#### Your objective:
Among the entries below, one stretch runs from the line that contains "attach(piece, body)" through the line that contains "# Stage, light and camera". Repeat that stretch exactly, ends included, and only that.
▼
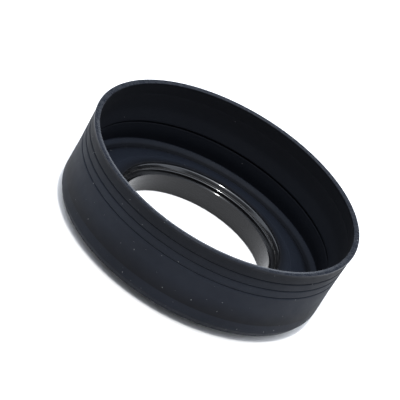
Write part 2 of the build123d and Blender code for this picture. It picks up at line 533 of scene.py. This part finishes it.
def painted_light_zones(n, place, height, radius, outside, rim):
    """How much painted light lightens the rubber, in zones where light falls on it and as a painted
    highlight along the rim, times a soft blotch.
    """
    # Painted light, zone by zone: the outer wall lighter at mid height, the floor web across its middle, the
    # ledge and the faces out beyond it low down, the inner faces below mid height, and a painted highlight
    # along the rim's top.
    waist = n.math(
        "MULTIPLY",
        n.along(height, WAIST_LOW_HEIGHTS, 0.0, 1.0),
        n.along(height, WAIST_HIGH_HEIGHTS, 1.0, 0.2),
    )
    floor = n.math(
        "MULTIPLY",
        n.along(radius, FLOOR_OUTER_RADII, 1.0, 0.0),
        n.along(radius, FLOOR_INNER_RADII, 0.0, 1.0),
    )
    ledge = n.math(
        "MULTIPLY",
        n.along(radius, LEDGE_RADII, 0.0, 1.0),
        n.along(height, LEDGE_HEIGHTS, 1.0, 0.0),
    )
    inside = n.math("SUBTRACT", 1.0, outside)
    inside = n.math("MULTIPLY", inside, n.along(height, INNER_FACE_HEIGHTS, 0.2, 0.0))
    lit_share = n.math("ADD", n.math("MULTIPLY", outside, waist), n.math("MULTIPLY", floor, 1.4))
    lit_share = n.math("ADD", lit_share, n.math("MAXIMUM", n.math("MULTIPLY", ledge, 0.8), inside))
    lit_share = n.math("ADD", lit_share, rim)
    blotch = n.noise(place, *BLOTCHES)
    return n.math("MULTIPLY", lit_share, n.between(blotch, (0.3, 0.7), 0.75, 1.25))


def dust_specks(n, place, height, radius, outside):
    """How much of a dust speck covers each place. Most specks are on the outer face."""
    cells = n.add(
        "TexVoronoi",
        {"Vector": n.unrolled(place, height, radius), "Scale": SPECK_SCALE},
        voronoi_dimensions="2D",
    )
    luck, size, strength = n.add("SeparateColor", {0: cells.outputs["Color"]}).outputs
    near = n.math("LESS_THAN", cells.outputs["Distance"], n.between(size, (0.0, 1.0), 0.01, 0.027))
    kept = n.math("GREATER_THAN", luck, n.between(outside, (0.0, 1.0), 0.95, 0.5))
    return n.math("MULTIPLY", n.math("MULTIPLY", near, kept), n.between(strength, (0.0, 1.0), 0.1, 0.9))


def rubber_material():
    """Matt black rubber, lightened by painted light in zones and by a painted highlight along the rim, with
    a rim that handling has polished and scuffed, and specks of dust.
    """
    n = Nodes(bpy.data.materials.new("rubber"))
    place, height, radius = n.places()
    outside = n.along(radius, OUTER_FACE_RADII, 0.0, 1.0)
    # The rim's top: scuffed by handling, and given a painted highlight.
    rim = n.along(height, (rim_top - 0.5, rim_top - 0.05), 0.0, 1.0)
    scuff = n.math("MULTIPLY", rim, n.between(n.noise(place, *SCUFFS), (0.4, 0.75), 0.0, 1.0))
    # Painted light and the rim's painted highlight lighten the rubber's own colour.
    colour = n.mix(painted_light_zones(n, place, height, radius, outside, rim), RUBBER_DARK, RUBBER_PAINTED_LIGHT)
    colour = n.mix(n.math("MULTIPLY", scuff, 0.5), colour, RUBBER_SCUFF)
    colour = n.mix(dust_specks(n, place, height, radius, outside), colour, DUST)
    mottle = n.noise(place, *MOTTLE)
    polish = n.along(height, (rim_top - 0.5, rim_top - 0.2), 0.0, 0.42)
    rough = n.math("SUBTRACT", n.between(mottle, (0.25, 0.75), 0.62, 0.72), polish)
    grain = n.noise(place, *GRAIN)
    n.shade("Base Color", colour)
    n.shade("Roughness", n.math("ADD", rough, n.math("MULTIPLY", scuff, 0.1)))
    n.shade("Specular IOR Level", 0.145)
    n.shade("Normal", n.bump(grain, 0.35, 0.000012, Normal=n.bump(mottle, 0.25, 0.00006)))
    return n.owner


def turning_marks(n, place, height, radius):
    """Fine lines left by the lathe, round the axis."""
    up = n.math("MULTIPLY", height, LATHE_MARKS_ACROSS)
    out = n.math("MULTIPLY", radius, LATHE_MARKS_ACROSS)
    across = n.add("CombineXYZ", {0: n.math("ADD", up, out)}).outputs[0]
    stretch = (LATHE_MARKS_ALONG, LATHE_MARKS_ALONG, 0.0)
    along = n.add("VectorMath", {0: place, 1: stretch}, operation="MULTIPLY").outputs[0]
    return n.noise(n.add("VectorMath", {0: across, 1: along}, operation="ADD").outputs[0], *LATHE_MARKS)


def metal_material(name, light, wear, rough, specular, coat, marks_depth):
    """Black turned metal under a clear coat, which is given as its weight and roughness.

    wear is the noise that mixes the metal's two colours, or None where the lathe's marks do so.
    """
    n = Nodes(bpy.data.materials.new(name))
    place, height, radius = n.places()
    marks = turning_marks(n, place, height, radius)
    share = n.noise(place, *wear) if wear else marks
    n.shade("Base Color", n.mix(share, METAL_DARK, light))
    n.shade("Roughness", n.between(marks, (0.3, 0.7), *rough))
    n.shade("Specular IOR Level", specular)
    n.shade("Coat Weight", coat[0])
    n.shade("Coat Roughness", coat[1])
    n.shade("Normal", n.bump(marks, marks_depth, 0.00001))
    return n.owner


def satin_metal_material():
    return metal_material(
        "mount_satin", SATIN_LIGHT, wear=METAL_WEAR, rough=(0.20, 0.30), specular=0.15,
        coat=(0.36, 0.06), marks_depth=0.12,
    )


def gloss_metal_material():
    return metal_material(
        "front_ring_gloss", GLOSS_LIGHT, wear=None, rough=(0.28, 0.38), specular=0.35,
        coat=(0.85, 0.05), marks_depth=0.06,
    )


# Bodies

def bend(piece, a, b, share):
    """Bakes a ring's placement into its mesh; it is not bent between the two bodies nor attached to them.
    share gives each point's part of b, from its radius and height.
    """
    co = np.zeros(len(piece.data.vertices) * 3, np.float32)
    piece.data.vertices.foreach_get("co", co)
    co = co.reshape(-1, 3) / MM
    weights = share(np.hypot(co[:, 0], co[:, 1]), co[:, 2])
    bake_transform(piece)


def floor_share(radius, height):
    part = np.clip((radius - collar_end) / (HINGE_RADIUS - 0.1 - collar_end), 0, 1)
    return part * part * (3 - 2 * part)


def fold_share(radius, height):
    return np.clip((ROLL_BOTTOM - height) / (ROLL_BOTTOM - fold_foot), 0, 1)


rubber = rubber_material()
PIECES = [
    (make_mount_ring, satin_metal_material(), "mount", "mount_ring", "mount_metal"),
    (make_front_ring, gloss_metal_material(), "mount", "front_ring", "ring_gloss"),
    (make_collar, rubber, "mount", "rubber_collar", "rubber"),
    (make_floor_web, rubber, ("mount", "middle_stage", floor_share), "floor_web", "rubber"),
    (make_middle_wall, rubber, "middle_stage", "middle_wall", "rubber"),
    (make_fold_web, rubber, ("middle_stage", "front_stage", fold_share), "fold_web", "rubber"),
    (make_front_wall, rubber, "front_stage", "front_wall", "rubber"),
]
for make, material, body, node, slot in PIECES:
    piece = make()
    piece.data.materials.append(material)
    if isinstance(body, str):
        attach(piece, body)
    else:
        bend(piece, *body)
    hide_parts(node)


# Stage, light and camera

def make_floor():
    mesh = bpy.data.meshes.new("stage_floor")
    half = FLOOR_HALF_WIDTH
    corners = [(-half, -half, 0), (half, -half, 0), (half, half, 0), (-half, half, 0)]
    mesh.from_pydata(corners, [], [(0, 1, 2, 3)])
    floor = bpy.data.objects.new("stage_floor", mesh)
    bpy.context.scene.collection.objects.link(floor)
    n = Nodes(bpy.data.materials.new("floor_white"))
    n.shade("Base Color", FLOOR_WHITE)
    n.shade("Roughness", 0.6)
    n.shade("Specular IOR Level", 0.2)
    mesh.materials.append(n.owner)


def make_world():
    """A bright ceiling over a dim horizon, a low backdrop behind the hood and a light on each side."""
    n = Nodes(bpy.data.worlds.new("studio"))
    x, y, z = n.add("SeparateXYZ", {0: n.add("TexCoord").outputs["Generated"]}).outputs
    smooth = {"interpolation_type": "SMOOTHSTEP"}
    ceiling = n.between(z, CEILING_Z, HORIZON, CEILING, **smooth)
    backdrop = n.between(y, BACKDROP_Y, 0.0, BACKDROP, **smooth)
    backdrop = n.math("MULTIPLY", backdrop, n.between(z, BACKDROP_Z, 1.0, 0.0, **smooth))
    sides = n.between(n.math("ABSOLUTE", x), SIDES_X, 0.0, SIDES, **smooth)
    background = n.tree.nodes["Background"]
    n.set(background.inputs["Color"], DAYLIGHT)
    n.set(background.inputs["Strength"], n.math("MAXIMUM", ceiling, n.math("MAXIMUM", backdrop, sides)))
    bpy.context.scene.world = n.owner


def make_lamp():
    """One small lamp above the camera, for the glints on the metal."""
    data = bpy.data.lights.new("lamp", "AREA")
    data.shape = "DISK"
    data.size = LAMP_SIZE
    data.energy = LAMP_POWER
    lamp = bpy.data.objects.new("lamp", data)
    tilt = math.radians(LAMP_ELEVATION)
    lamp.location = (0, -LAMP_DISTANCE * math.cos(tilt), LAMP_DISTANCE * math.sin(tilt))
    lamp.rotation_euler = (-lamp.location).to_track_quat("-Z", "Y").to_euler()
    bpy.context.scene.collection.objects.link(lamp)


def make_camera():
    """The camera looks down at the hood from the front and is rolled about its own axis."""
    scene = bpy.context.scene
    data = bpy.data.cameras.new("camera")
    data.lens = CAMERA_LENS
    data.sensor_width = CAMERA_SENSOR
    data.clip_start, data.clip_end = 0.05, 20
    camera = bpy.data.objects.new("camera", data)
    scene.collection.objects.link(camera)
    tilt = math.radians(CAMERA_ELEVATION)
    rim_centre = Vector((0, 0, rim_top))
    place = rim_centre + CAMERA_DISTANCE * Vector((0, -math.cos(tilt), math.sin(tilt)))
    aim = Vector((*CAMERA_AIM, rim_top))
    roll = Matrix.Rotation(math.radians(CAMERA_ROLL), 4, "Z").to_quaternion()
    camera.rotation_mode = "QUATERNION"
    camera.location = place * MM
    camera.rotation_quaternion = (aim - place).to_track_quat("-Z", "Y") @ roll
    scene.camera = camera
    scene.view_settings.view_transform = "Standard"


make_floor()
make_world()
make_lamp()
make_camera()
▲
▼
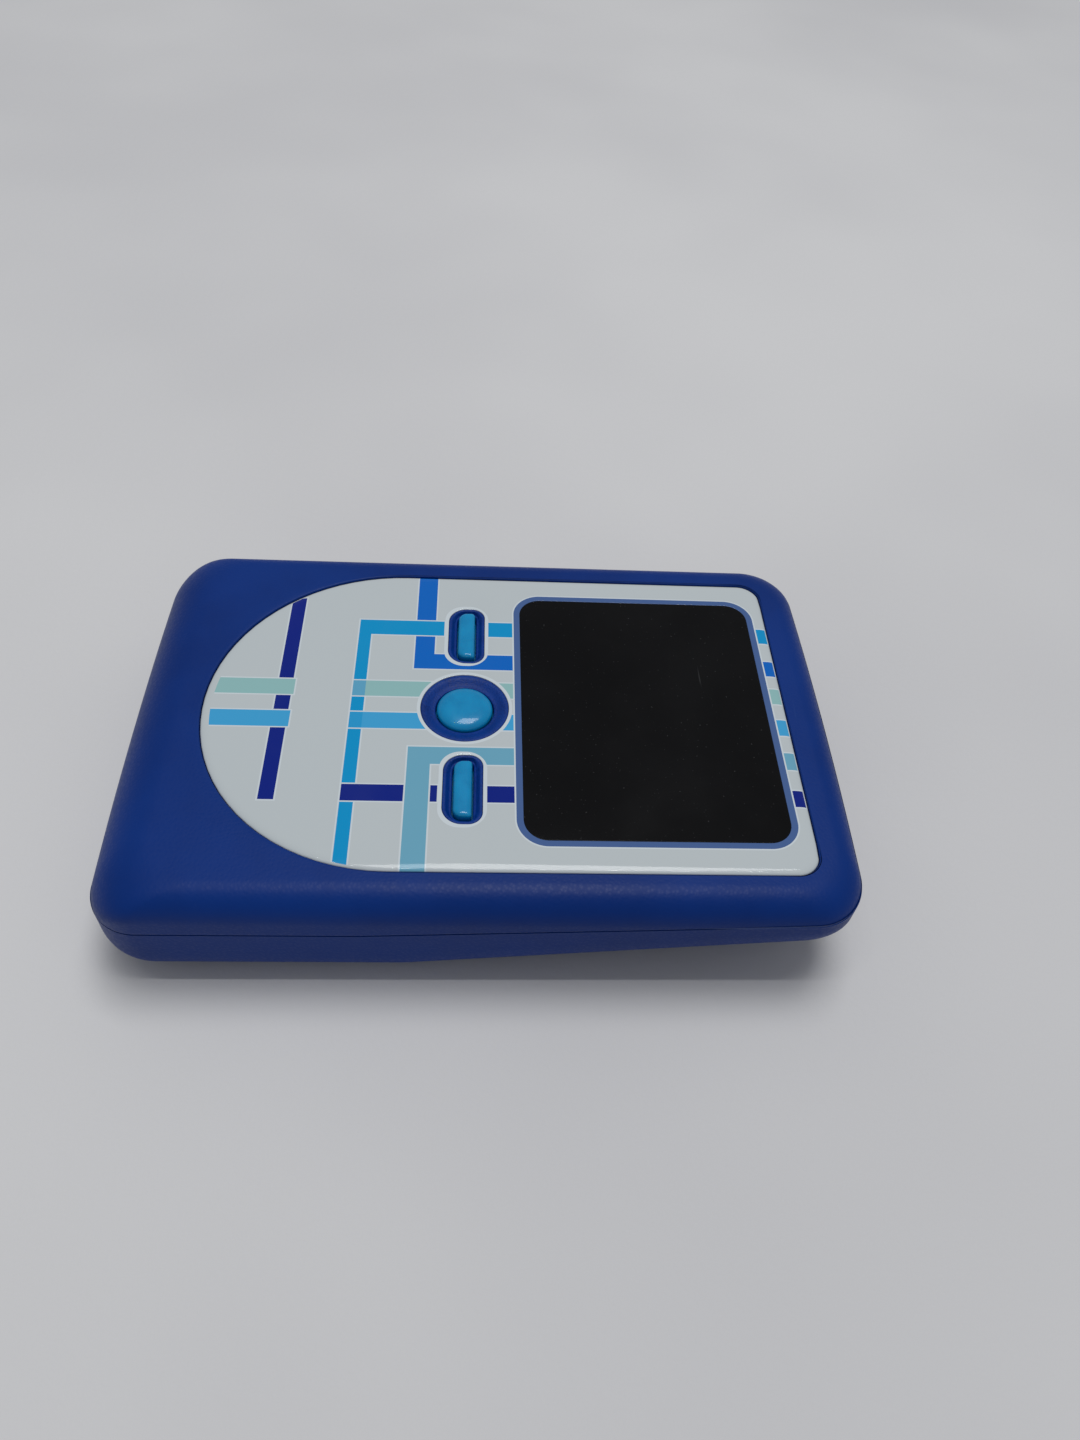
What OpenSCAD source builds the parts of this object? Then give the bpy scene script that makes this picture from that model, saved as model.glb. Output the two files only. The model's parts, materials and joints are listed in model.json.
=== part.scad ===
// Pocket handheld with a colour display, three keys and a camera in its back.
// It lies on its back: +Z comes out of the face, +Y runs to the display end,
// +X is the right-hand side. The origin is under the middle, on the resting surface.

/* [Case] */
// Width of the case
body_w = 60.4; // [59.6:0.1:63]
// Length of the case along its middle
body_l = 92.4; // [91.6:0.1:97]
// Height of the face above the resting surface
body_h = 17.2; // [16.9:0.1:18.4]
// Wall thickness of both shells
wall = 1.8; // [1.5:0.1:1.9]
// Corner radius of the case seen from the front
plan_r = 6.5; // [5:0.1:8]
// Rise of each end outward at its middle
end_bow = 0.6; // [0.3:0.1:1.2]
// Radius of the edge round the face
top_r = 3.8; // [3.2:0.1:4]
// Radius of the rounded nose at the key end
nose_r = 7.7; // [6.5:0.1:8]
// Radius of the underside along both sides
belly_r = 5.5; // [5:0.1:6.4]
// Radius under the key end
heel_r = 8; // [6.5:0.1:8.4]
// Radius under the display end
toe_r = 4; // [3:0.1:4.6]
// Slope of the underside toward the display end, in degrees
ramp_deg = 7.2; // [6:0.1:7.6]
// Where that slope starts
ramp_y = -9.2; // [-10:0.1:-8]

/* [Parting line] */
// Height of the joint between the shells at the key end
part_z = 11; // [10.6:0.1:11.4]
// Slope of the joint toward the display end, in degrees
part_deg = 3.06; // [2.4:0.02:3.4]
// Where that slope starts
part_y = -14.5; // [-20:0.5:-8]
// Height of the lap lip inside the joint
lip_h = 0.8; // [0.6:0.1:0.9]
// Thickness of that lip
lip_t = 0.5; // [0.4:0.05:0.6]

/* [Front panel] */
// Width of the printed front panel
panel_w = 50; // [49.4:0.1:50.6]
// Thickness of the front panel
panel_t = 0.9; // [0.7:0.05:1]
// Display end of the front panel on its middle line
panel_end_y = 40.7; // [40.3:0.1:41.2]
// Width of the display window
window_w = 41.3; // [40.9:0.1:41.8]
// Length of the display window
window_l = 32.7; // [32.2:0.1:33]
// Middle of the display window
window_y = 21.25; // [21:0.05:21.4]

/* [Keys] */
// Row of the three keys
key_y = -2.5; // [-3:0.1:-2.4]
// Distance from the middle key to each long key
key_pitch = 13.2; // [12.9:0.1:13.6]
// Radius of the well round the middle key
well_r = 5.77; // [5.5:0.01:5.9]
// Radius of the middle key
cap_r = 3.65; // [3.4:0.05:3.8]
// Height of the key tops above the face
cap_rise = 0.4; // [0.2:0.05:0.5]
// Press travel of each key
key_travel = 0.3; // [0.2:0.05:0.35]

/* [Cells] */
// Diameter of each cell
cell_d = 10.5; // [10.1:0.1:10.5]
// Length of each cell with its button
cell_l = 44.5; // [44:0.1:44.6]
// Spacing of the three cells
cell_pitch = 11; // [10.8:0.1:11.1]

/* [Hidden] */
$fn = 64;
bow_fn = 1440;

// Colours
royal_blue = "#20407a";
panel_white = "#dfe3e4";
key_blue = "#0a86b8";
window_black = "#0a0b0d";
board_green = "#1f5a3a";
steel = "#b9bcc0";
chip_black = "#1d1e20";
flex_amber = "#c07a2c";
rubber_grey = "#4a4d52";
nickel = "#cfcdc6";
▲
#### The output:
        attach(piece, body)
    else:
        bend(piece, *body)
    hide_parts(node)


# Stage, light and camera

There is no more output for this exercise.